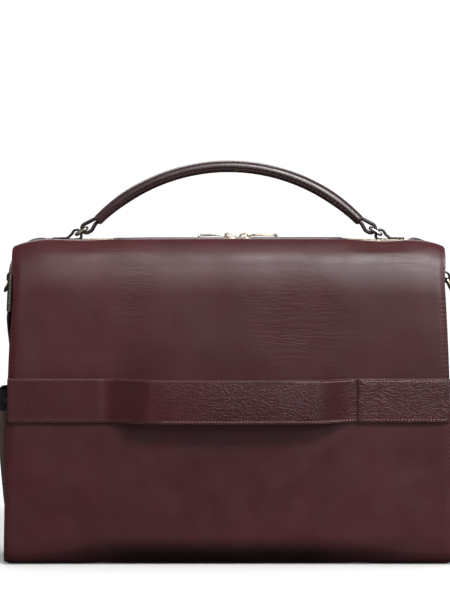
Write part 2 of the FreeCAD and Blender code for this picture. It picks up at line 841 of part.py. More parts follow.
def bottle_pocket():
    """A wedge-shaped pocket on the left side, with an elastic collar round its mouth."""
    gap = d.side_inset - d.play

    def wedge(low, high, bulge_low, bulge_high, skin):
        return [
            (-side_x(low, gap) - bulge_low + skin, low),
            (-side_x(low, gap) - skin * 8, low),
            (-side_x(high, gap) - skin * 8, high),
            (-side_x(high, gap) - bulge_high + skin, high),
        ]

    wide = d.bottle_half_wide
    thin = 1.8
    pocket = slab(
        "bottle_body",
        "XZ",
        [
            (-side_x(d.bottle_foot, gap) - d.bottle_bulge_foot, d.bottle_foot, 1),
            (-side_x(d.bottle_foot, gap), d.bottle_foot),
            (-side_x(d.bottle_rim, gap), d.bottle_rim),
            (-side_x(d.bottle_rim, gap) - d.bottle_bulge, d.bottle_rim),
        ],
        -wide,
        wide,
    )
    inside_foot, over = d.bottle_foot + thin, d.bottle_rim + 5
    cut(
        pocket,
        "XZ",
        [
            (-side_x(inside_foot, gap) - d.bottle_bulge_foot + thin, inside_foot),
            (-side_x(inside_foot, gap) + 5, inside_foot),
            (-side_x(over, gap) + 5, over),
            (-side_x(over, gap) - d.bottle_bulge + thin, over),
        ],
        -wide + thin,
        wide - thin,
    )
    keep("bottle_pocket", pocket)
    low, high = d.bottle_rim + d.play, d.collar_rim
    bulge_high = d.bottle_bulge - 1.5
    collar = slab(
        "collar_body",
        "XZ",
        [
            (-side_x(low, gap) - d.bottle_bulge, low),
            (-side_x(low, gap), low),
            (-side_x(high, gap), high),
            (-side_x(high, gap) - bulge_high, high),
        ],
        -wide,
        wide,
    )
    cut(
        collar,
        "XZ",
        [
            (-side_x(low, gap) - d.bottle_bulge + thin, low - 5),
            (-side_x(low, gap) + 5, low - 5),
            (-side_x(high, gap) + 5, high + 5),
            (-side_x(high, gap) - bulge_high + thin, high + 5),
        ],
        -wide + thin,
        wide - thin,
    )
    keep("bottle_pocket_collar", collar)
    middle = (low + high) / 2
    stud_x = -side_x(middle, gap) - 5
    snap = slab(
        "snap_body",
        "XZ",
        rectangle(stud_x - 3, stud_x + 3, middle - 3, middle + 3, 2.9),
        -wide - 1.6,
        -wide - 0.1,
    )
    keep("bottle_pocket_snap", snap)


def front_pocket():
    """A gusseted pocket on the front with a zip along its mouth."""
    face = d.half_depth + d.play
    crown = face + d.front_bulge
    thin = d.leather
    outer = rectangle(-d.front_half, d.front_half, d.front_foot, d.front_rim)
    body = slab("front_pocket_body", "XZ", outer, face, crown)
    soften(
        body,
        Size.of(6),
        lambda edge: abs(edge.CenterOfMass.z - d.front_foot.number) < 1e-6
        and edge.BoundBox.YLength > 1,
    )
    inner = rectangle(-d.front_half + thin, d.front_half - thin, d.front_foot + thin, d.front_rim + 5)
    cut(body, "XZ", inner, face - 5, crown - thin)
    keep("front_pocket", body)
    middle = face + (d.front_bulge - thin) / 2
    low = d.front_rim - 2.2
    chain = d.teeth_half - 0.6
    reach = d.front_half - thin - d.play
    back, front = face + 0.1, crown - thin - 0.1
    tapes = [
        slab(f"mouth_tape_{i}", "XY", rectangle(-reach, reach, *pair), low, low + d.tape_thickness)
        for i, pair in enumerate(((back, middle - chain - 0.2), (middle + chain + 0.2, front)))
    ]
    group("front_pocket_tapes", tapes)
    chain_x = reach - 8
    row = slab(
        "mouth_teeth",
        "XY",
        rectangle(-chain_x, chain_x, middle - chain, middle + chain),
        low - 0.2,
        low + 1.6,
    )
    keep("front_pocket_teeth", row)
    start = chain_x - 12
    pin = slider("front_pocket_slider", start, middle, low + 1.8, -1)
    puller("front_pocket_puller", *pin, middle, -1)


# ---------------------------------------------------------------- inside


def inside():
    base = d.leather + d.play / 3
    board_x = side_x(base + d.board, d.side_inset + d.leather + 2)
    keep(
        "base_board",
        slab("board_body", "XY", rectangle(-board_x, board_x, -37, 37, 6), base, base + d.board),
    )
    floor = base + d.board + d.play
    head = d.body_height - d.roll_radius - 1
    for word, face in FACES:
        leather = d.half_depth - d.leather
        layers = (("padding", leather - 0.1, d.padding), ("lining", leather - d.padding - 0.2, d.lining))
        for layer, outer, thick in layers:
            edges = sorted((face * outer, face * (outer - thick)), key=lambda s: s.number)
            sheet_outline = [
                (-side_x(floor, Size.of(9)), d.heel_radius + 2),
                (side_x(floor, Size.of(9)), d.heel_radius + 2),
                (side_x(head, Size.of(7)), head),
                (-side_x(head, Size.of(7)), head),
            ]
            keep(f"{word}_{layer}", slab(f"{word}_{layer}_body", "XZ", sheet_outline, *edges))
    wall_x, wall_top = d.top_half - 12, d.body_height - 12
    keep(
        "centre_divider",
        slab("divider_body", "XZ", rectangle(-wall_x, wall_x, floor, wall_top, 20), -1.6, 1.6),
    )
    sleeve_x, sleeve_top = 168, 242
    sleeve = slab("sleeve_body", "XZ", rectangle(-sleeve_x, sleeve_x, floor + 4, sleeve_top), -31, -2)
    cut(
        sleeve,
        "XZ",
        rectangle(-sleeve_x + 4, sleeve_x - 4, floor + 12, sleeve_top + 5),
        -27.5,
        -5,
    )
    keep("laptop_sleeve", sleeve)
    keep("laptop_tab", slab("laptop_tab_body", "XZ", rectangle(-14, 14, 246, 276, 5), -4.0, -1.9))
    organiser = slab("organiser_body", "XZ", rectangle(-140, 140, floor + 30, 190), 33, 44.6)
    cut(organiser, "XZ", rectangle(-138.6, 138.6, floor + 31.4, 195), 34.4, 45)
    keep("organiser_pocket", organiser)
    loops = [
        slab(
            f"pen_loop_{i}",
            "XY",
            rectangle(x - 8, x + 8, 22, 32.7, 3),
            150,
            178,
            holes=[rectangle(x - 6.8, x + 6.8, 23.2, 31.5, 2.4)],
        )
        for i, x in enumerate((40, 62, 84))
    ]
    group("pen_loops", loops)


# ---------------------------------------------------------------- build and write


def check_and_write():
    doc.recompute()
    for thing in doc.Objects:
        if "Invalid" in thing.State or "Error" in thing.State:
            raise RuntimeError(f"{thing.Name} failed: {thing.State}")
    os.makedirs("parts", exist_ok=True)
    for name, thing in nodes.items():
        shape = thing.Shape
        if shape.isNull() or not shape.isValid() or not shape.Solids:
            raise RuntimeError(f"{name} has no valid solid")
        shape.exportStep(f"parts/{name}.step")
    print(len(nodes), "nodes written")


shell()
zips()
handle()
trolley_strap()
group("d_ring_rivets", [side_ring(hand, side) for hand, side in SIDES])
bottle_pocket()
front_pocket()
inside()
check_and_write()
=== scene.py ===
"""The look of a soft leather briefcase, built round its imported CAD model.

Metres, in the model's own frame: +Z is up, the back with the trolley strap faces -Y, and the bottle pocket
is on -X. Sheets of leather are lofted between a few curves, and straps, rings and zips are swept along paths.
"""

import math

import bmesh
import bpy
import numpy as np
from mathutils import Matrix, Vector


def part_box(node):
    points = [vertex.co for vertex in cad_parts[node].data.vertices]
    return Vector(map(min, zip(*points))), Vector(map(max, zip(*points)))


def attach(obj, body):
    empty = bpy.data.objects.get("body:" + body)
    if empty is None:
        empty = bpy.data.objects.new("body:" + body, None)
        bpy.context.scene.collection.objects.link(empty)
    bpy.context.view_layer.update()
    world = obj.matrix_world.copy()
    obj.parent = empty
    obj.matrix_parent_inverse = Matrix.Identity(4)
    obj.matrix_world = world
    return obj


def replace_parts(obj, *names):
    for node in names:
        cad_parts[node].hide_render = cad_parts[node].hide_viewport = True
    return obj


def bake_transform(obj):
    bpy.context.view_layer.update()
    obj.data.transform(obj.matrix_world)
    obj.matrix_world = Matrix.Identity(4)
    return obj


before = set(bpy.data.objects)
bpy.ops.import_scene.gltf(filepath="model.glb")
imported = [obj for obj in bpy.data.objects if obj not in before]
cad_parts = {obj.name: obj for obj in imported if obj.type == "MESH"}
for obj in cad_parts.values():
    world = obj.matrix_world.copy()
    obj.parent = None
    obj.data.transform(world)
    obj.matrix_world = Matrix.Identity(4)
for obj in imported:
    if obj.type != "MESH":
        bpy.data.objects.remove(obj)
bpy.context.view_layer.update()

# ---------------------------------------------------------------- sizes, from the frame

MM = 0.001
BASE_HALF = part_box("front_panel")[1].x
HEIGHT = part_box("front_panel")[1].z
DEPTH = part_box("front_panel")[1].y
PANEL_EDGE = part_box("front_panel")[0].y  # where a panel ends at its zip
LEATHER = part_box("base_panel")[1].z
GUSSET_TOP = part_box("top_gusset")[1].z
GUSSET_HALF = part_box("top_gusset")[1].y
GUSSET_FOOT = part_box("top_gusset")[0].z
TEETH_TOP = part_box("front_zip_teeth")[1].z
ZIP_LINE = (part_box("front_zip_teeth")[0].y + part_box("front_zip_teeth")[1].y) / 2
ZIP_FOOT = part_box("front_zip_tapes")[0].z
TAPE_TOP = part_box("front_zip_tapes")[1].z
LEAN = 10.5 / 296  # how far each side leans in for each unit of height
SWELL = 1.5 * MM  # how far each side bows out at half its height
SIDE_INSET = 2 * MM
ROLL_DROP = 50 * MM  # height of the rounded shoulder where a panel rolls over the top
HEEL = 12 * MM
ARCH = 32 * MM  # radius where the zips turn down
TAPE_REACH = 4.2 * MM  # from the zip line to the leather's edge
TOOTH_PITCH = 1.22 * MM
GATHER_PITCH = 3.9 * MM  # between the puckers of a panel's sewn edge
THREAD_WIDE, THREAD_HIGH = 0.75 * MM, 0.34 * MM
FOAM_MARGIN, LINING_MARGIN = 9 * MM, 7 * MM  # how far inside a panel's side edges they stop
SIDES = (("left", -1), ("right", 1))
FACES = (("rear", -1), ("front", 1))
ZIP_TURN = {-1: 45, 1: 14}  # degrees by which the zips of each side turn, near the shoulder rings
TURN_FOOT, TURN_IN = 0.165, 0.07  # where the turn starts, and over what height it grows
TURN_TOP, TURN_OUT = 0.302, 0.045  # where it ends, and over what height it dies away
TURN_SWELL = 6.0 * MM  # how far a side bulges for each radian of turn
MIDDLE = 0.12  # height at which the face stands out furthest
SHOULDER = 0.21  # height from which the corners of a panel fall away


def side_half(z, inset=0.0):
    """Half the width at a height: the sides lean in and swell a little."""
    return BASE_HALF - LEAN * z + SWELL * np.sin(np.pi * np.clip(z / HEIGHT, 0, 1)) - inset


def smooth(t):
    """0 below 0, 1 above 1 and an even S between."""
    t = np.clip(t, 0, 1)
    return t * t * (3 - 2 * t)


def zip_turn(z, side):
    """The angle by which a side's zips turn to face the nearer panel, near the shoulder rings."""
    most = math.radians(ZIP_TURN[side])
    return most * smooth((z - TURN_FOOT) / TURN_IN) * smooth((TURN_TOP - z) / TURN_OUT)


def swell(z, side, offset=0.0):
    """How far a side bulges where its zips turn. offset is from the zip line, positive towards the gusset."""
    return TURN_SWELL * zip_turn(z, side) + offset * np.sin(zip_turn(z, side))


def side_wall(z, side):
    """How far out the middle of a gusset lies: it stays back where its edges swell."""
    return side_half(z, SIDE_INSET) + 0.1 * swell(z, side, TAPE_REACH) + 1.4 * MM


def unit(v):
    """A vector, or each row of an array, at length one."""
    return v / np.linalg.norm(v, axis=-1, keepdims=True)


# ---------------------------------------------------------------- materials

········

Stated task
Repeat, character for character, the lines of the material above from the line with "build and write" through the line with "if empty is".

Exercise output
# ---------------------------------------------------------------- build and write


def check_and_write():
    doc.recompute()
    for thing in doc.Objects:
        if "Invalid" in thing.State or "Error" in thing.State:
            raise RuntimeError(f"{thing.Name} failed: {thing.State}")
    os.makedirs("parts", exist_ok=True)
    for name, thing in nodes.items():
        shape = thing.Shape
        if shape.isNull() or not shape.isValid() or not shape.Solids:
            raise RuntimeError(f"{name} has no valid solid")
        shape.exportStep(f"parts/{name}.step")
    print(len(nodes), "nodes written")


shell()
zips()
handle()
trolley_strap()
group("d_ring_rivets", [side_ring(hand, side) for hand, side in SIDES])
bottle_pocket()
front_pocket()
inside()
check_and_write()
=== scene.py ===
"""The look of a soft leather briefcase, built round its imported CAD model.

Metres, in the model's own frame: +Z is up, the back with the trolley strap faces -Y, and the bottle pocket
is on -X. Sheets of leather are lofted between a few curves, and straps, rings and zips are swept along paths.
"""

import math

import bmesh
import bpy
import numpy as np
from mathutils import Matrix, Vector


def part_box(node):
    points = [vertex.co for vertex in cad_parts[node].data.vertices]
    return Vector(map(min, zip(*points))), Vector(map(max, zip(*points)))


def attach(obj, body):
    empty = bpy.data.objects.get("body:" + body)
    if empty is None:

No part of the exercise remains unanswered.